Bruna Puga (*)
A imposição de uma tarifa de 50% sobre produtos brasileiros por parte do presidente dos Estados Unidos, Donald Trump, reacendeu tensões comerciais e provocou uma resposta imediata do governo brasileiro, que ameaçou aplicar medidas retaliatórias amparadas na recém-aprovada Lei da Reciprocidade.
Mas o que está em jogo vai muito além do embate político entre governos: uma escalada tarifária tem efeitos concretos sobre preços, cadeias produtivas e estabilidade macroeconômica. E, mais uma vez, quem deve pagar essa conta é o setor produtivo, com destaque para as empresas de base tecnológica.
Diferentemente de setores tradicionais, que operam com cadeias produtivas amplamente diversificadas, o setor de tecnologia brasileiro ainda possui alta dependência de insumos, serviços e infraestrutura fornecidos por empresas americanas. Dados da Brasscom mostram que 60% das empresas de tecnologia no país utilizam serviços de nuvem de grandes corporações dos EUA, como Amazon Web Services, Google Cloud e Microsoft Azure.
A taxação de insumos importados, sejam eles softwares, servidores, componentes eletrônicos ou serviços especializados, pode gerar um efeito em cascata que encarece operações, reduz margens e compromete modelos de negócios já pressionados pela volatilidade cambial e pelo custo Brasil.
Em um momento em que o país tenta se firmar como polo de inovação na América Latina, medidas que encarecem o acesso a tecnologias estratégicas atuam na contramão do desenvolvimento. Startups e empresas de base tecnológica, que dependem de escalabilidade, interoperabilidade e serviços externos para operar, serão as primeiras a sentir os efeitos dessa nova pressão tarifária.

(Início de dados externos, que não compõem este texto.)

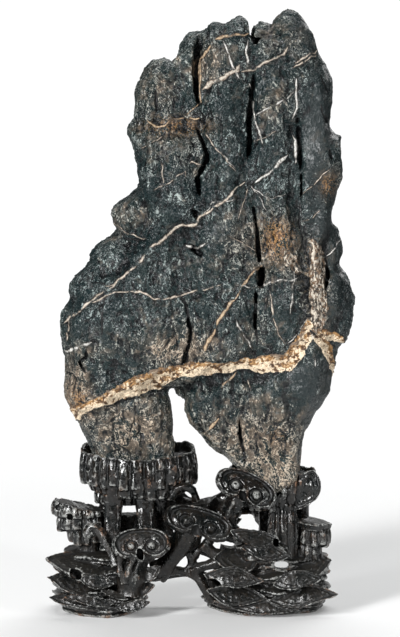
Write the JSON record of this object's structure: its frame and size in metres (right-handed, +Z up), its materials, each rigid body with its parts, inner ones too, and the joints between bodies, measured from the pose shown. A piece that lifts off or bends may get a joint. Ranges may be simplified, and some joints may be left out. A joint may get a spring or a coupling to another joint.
{
  "type": "scholars rock",
  "caption": "Upright dark table stone with pale veins and two legs, resting in the fluted sockets of a carved openwork hardwood stand.",
  "frame": {"origin": "on the ground, under the middle of the object's box", "axes": "+Z up along the stone, -Y towards the front face with the thick pale vein, +X to the viewer's right"},
  "size_m": [0.2628, 0.1258, 0.5221],
  "materials": {
    "dark_stone": "waxed",
    "dark_hardwood": "polished"
  },
  "bodies": {
    "root": {"rock": "dark_stone", "stand": "dark_hardwood"}
  },
  "joints": []
}
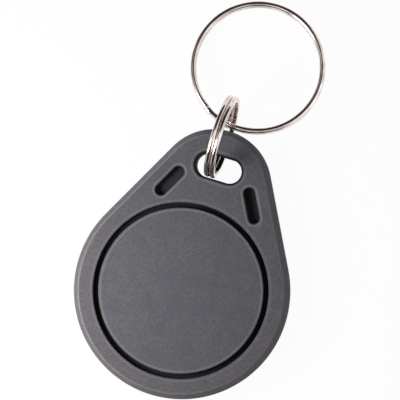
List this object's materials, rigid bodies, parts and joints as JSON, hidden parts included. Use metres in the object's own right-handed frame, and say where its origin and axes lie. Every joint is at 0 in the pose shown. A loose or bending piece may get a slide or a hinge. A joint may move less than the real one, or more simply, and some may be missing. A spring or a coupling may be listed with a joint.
{
  "type": "rfid key fob",
  "caption": "Teardrop plastic proximity key fob with a grooved round face and a slotted tip, on a small split link ring and a larger split key ring.",
  "frame": {"origin": "centre of the flat round disc on the back face of the case", "axes": "+Z out of the front face, +Y along the case from the disc to the slotted tip and the rings, +X to the right seen from the front"},
  "size_m": [0.032, 0.0608, 0.0133],
  "materials": {
    "grey_abs": "fine matt mould texture",
    "nickel_plate": "bright nickel-plated steel wire",
    "enamelled_copper": "enamelled copper winding",
    "glass_epoxy": "bare glass-epoxy laminate",
    "copper_foil": "gold-flashed copper foil",
    "silicon": "polished silicon",
    "black_epoxy": "glossy black epoxy",
    "solder": "bright solder"
  },
  "bodies": {
    "fob": {"front_shell": "grey_abs", "back_shell": "grey_abs", "antenna_coil": "enamelled_copper", "module_board": "glass_epoxy", "contact_pads": "copper_foil", "chip_die": "silicon", "glob_top": "black_epoxy", "solder_joints": "solder"},
    "link": {"link_ring": "nickel_plate"},
    "key": {"key_ring": "nickel_plate"}
  },
  "joints": [
    {"name": "link_turn", "type": "hinge", "parent": "fob", "child": "link", "pos_m": [-0.00084, 0.02337, 0.00462], "axis": [0.9988, 0, 0.048], "range_deg": [0, 120]},
    {"name": "key_swing", "type": "hinge", "parent": "link", "child": "key", "pos_m": [-0.00065, 0.02541, 0.00073], "axis": [0.9882, -0.1517, 0.0189], "range_deg": [-75, 75]}
  ]
}
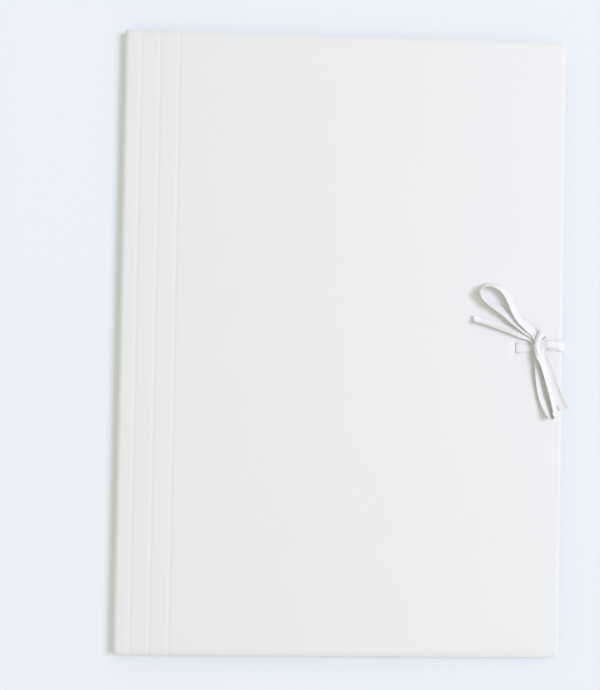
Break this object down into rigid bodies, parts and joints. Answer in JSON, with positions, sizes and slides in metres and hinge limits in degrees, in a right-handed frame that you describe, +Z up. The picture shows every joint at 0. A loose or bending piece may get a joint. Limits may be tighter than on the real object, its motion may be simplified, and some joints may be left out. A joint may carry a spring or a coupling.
{
  "type": "tied card folder",
  "caption": "Flat A4 document folder of folded white card with scored lines by the spine, tied shut at the fore-edge with a narrow ribbon bow.",
  "frame": {"origin": "centre of the back cover's underside, on the surface that the folder lies on", "axes": "+Z up out of the front cover, +Y along the long side, +X from the spine to the fore-edge"},
  "size_m": [0.2331, 0.32, 0.0104],
  "materials": {
    "card": "matt",
    "ribbon": "soft sheen"
  },
  "bodies": {
    "root": {"folder_card": "card", "front_tie": "ribbon", "back_tie": "ribbon"}
  },
  "joints": []
}
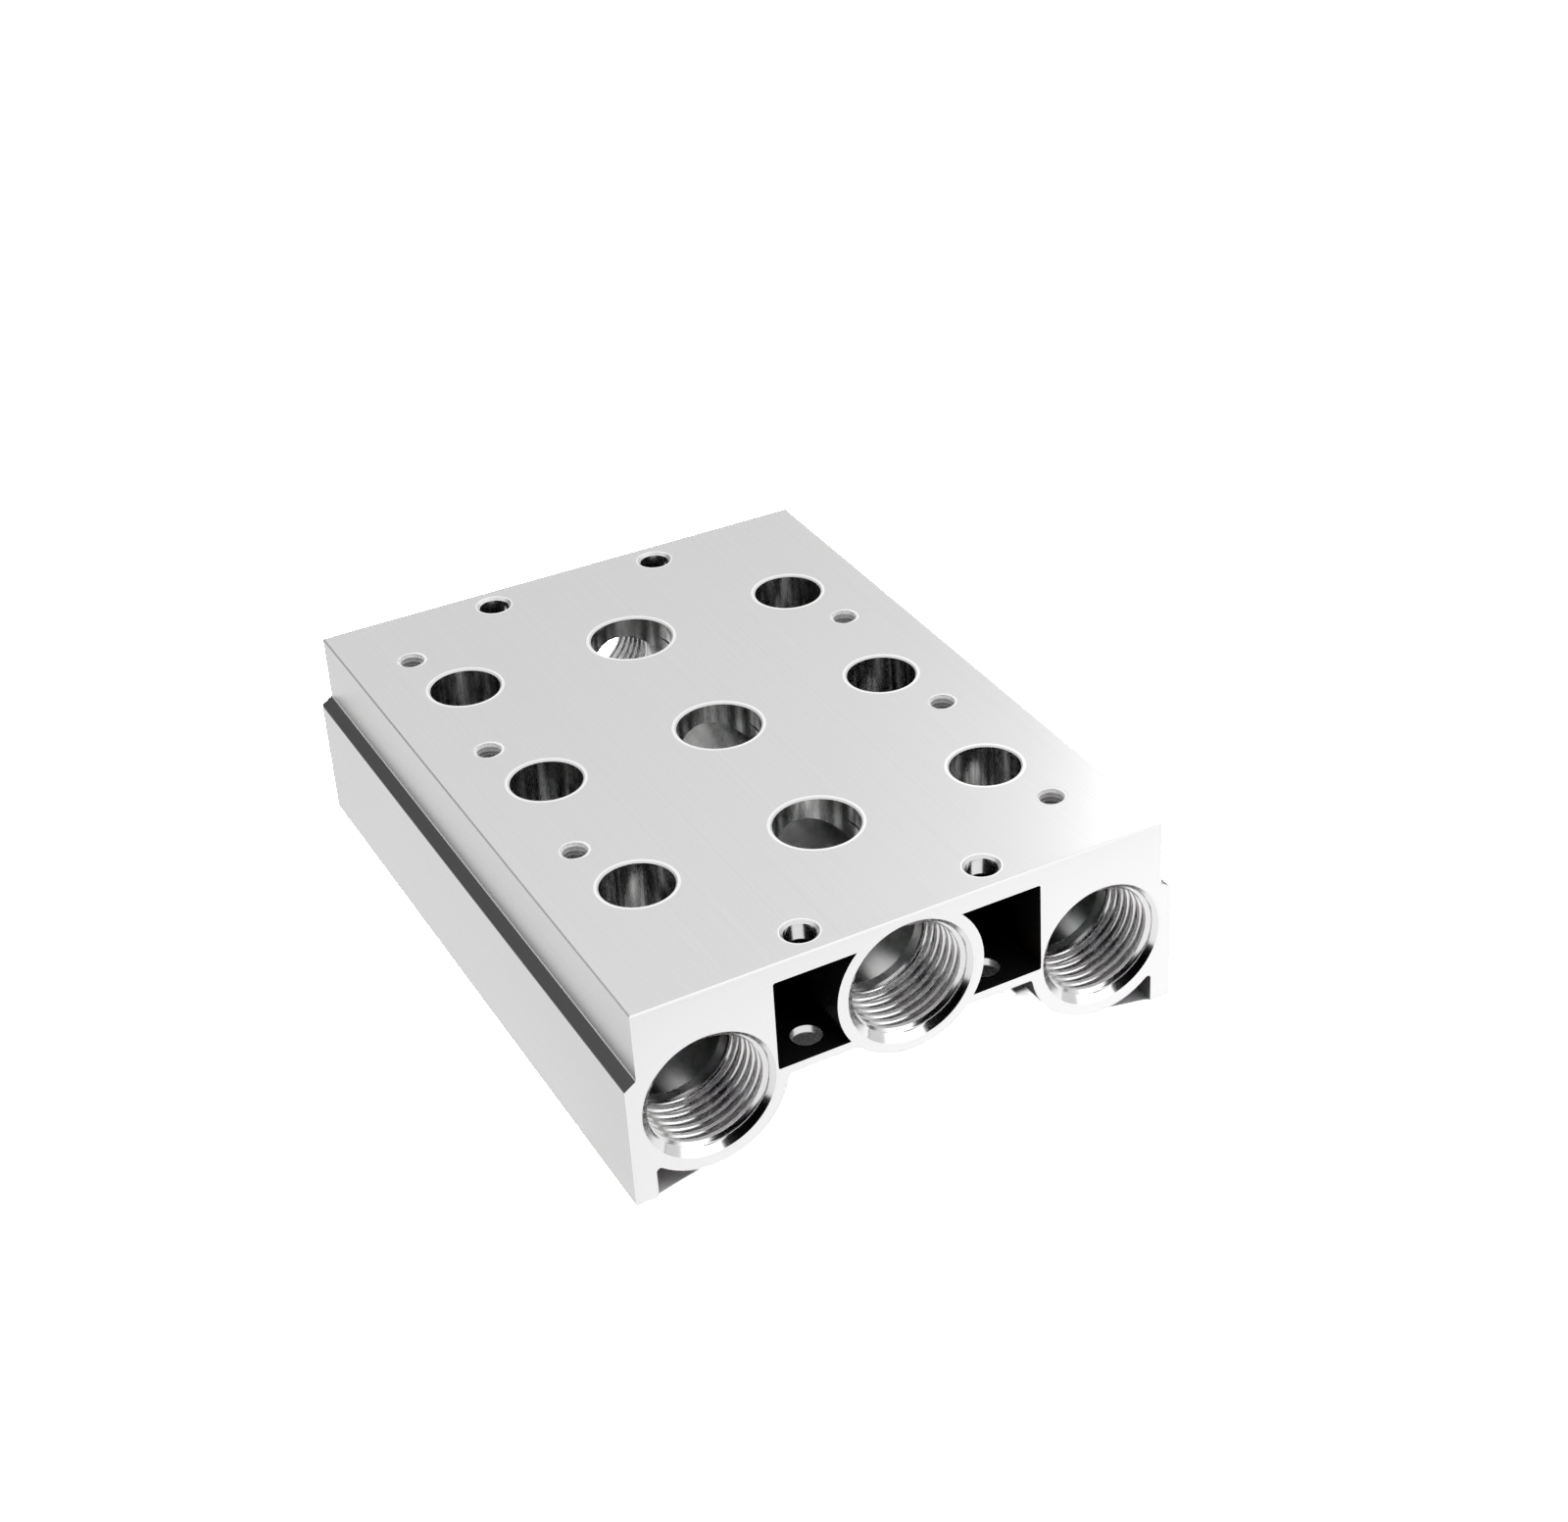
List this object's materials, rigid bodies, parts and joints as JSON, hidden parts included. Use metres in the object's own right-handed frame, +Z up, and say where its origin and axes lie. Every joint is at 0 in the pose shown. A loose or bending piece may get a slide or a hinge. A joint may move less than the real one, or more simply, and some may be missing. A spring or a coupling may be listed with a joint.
{
  "type": "solenoid valve manifold",
  "caption": "Extruded aluminium base for a row of solenoid valves, with threaded supply and exhaust channels.",
  "frame": {"origin": "middle of the footprint, in the plane that the two feet stand on", "axes": "+X across the block to the right, +Y along the extrusion from the front ports to the back ports, +Z up"},
  "size_m": [0.097, 0.1296, 0.035],
  "materials": {
    "aluminium": "satin"
  },
  "bodies": {
    "root": {"manifold_block": "aluminium"}
  },
  "joints": []
}
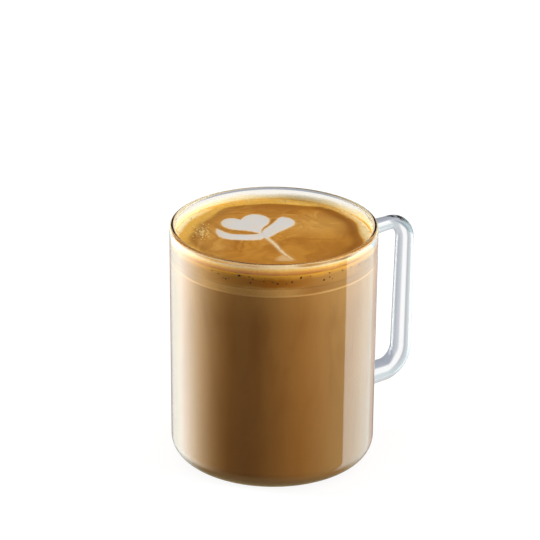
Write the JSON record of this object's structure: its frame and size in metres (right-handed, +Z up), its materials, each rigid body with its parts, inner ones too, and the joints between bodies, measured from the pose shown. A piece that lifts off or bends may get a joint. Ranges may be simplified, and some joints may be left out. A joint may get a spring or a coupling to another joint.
{
  "type": "glass mug of coffee drink with latte art",
  "caption": "Clear straight-sided glass mug with a glass rod handle, filled with milk coffee under a foam layer and crema, with a milk tulip poured on top.",
  "frame": {"origin": "centre of the mug's foot, on the surface that it stands on", "axes": "+Z up along the mug's axis, +X towards the handle, -Y towards the drinker's side of the tulip"},
  "size_m": [0.1102, 0.08, 0.095],
  "materials": {
    "clear_glass": "clear, smooth, fire-polished",
    "milk_coffee": "opaque milky brown liquid seen through glass",
    "milk_foam": "fine pale brown foam",
    "crema": "orange-brown crema with pale swirls, satin and slightly wet",
    "poured_milk": "smooth off-white milk foam"
  },
  "bodies": {
    "root": {"glass_mug": "clear_glass", "milk_coffee": "milk_coffee", "milk_foam": "milk_foam", "crema": "crema", "milk_tulip": "poured_milk"}
  },
  "joints": []
}
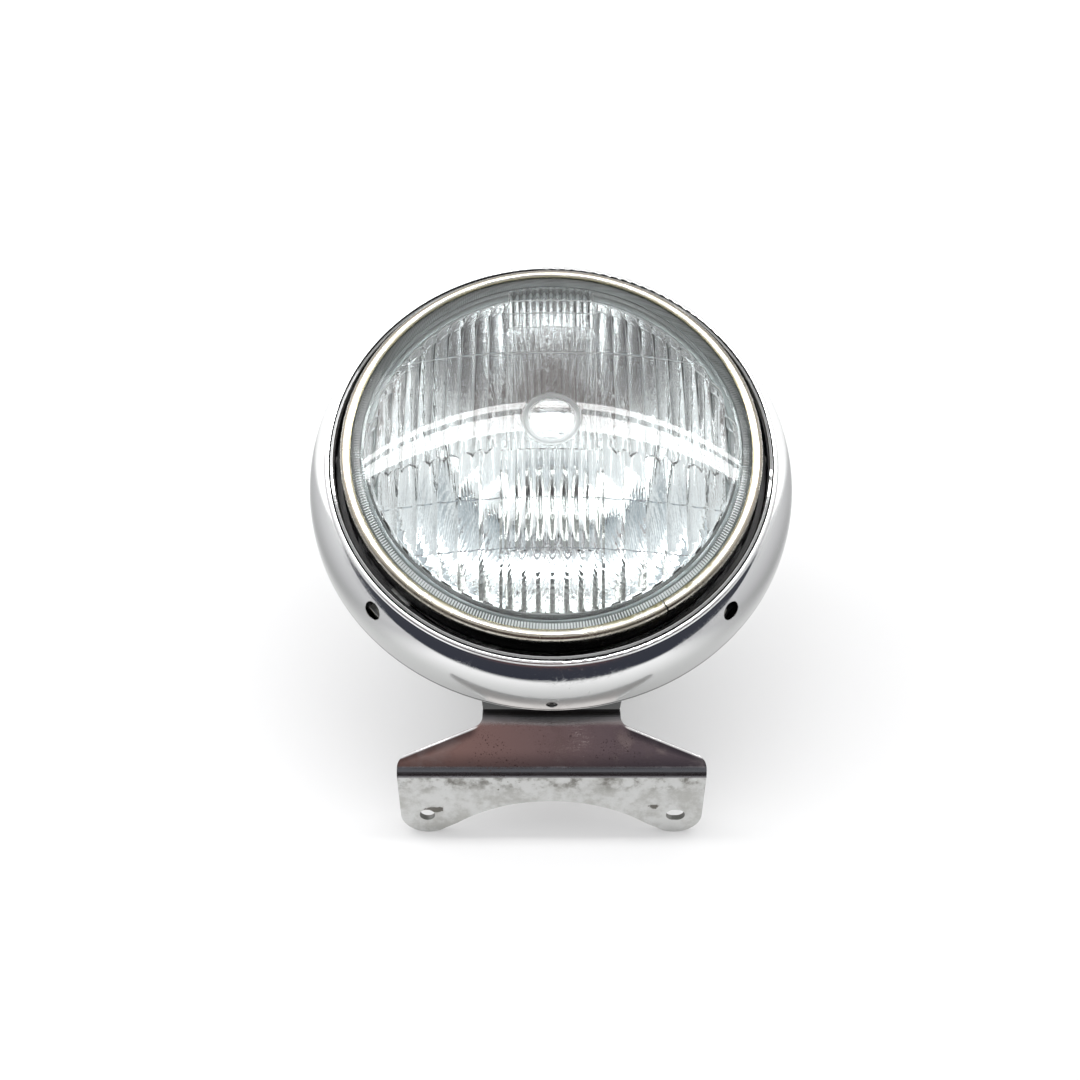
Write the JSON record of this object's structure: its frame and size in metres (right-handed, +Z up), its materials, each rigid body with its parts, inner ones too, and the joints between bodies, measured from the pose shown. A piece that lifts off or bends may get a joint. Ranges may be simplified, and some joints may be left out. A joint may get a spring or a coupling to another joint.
{
  "type": "motorcycle headlight",
  "caption": "Round chromed motorcycle headlight with fluted lens, aimable beam unit, domed case and forked mounting bracket, lying on its back.",
  "frame": {"origin": "on the surface it lies on, under the middle of its bounding box", "axes": "+Z up; -Y is the side of the mounting bracket, whose flange stands upright in the XZ plane; the beam leaves 27.5 degrees from +Z towards -Y; +X is to the right seen from the bracket's side"},
  "size_m": [0.2139, 0.2115, 0.1762],
  "materials": {
    "rim_chrome": "polished chrome plate",
    "case_chrome": "polished chrome plate",
    "bracket_chrome": "worn chrome plate",
    "ring_chrome": "plate with a warm tint",
    "lens_glass": "clear moulded glass",
    "reflector_mirror": "vacuum-coated mirror",
    "black_paint": "satin black paint",
    "black_steel": "black oxide",
    "zinc_steel": "zinc plate",
    "yellow_zinc": "yellow zinc plate",
    "spring_steel": "bright wire",
    "nylon": "natural nylon",
    "black_rubber": "moulded rubber",
    "grey_rubber": "pale grey rubber",
    "bulb_plate": "plated steel",
    "bulb_glass": "clear quartz",
    "bulb_metal": "bare metal"
  },
  "bodies": {
    "lamp_body": {"headlight_case": "case_chrome", "wiring_grommet": "black_rubber", "rim": "rim_chrome", "rim_lock_screw": "black_steel", "support_ring": "black_paint", "support_screws": "zinc_steel", "aim_pivot_screws": "zinc_steel", "bracket": "bracket_chrome", "bracket_bolts": "zinc_steel", "bracket_washers": "zinc_steel", "backing_plate": "zinc_steel", "bracket_nuts": "zinc_steel"},
    "gimbal": {"gimbal_ring": "black_paint", "horizontal_nut": "nylon"},
    "beam_unit": {"unit_ring": "zinc_steel", "unit_pivots": "zinc_steel", "retaining_ring": "ring_chrome", "ring_screws": "zinc_steel", "lens": "lens_glass", "lens_seal": "grey_rubber", "reflector": "reflector_mirror", "bulb_base": "bulb_plate", "bulb_glass": "bulb_glass", "bulb_shield": "bulb_metal", "bulb_filaments": "bulb_metal", "bulb_terminals": "bulb_plate", "bulb_clip": "spring_steel", "bulb_clip_screw": "zinc_steel", "dust_boot": "black_rubber", "vertical_nut": "nylon"},
    "horizontal_screw": {"horizontal_adjuster": "yellow_zinc", "horizontal_clip": "black_steel"},
    "vertical_screw": {"vertical_adjuster": "yellow_zinc", "vertical_clip": "black_steel"}
  },
  "joints": [
    {"name": "horizontal_aim", "type": "hinge", "parent": "lamp_body", "child": "gimbal", "pos_m": [0, -0.0012, 0.11944], "axis": [0, 0.887, 0.4617], "range_deg": [-2.5, 2.5]},
    {"name": "vertical_aim", "type": "hinge", "parent": "gimbal", "child": "beam_unit", "pos_m": [0, -0.0012, 0.11944], "axis": [1, 0, 0], "range_deg": [-3, 3]},
    {"name": "horizontal_adjuster_turn", "type": "hinge", "parent": "lamp_body", "child": "horizontal_screw", "pos_m": [0.06891, -0.05727, 0.08304], "axis": [0, -0.4617, 0.887], "range_deg": [-1550, 1550]},
    {"name": "vertical_adjuster_turn", "type": "hinge", "parent": "gimbal", "child": "vertical_screw", "pos_m": [-0.06891, -0.05727, 0.08304], "axis": [0, -0.4617, 0.887], "range_deg": [-1795, 1795]}
  ],
  "couplings": [
    {"joint": "horizontal_adjuster_turn", "follows": "horizontal_aim", "ratio": 618.5},
    {"joint": "vertical_adjuster_turn", "follows": "vertical_aim", "ratio": 597.3}
  ]
}
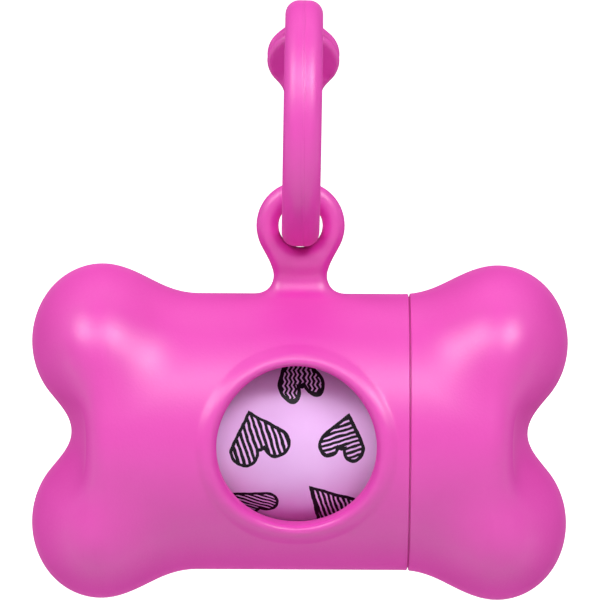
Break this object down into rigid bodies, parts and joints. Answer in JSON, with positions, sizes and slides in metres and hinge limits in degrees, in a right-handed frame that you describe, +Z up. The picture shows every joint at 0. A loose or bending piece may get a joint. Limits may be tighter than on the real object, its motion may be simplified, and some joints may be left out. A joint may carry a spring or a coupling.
{
  "type": "bone-shaped dog poop bag dispenser",
  "caption": "Pink bone-shaped soft dispenser for rolled dog poop bags, with a round lipped window, a pull-off end cap and a snap-closed ring strap to hang on a leash",
  "frame": {"origin": "middle of the ring strap's loop, where the lead passes through along X", "axes": "+X along the bone towards its pull-off cap, +Y away from the window towards the back, +Z up along the hanging line"},
  "size_m": [0.0852, 0.0447, 0.0953],
  "materials": {
    "soft_pink": "satin soft-touch silicone, even pink",
    "liner_plastic": "smooth moulded plastic, pink",
    "bag_film": "thin translucent lilac film printed with dark hatched hearts",
    "cardboard": "plain spiral-wound cardboard"
  },
  "bodies": {
    "strap": {"strap_loop": "soft_pink"},
    "flap": {"strap_flap": "soft_pink"},
    "case": {"case_skin": "soft_pink", "barrel": "liner_plastic"},
    "cap": {"cap_skin": "soft_pink", "cap_liner": "liner_plastic"},
    "roll": {"bag_roll": "bag_film", "roll_core": "cardboard", "leading_bag": "bag_film"}
  },
  "joints": [
    {"name": "case_swing", "type": "hinge", "parent": "strap", "child": "case", "pos_m": [0, 0, 0], "axis": [0.9999, 0, -0.0122], "range_deg": [-150, 96]},
    {"name": "strap_open", "type": "hinge", "parent": "strap", "child": "flap", "pos_m": [0.00021, 0.0085, 0.01744], "axis": [0.9999, 0, -0.0122], "range_deg": [0, 60]},
    {"name": "cap_pull", "type": "slide", "parent": "case", "child": "cap", "axis": [1, 0, 0], "range_m": [0, 0.03]},
    {"name": "roll_spin", "type": "hinge", "parent": "case", "child": "roll", "pos_m": [0, 0, -0.04975], "axis": [1, 0, 0], "continuous": true}
  ]
}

O risco, além do aumento de custos, inclui o desestímulo a investimentos internacionais, o congelamento de parcerias em curso e até mesmo a saída de grandes players do mercado brasileiro, preocupados com instabilidade regulatória e insegurança jurídica.
A retórica adotada pelo governo brasileiro para justificar eventuais retaliações é centrada na ideia de “defesa da soberania” e “reciprocidade comercial”. No entanto, a simetria jurídica não se traduz em simetria econômica. Enquanto os Estados Unidos mantêm uma posição dominante nas cadeias globais de valor tecnológico, o Brasil ocupa, em muitos casos, o papel de consumidor ou integrador secundário.
Medidas que visem retaliar empresas americanas podem parecer, à primeira vista, um ato de firmeza diplomática, mas o efeito prático tende a recair sobre empresas brasileiras que dependem dessas relações para operar com competitividade.
A Lei da Reciprocidade (Lei nº 15.122, de 11 de abril de 2025) foi pensada como um instrumento de proteção diante de práticas discriminatórias no comércio internacional. Contudo, seu uso como ferramenta de resposta política, e não técnica, revela um descompasso entre o objetivo original da norma e a condução atual da política comercial brasileira. Em vez de gerar estabilidade e previsibilidade, a retaliação inflamada tende a acirrar incertezas e comprometer ainda mais a posição do Brasil em cadeias globais que exigem cooperação, confiança e ambiente regulatório seguro.
Por outro lado, alternativas mais estratégicas já foram debatidas no próprio governo, como a proposta de redução de tarifas de importação de equipamentos tecnológicos prevista no Plano Nacional de Data Centers (ReDATA), apresentado em maio. O plano, que visa incentivar a instalação e modernização de infraestruturas digitais no país, aponta para uma abordagem mais pragmática e orientada ao desenvolvimento, capaz de mitigar a dependência tecnológica sem romper pontes comerciais. A adoção desse tipo de política industrial pode gerar efeitos estruturais positivos, inclusive no longo prazo.
O Brasil enfrenta, portanto, um dilema entre a reação impulsiva e a construção de um projeto consistente de autonomia tecnológica. Embora a retaliação imediata possa render dividendos políticos internos, seu custo econômico pode ser alto demais, especialmente em um setor que movimenta bilhões e é vital para o crescimento sustentável do país. Ignorar a complexidade das interdependências globais e tratar a economia como um campo de batalha ideológica enfraquece a posição do Brasil e compromete a confiança dos investidores.
Diante desse cenário, é fundamental que a política comercial brasileira seja guiada por critérios técnicos e responsabilidade institucional, e não por ideologias ou disputas de narrativas. A aplicação de instrumentos jurídicos criados para proteger o país deve estar alinhada à sua finalidade, e não ser conduzida de forma a ampliar a instabilidade.
Para o setor de tecnologia, o momento exige serenidade, articulação estratégica com parceiros e investimentos em infraestrutura e capacitação. O futuro da inovação no Brasil não pode ser decidido a partir de uma disputa de narrativas, mas sim por decisões que promovam estabilidade, competitividade e inserção global.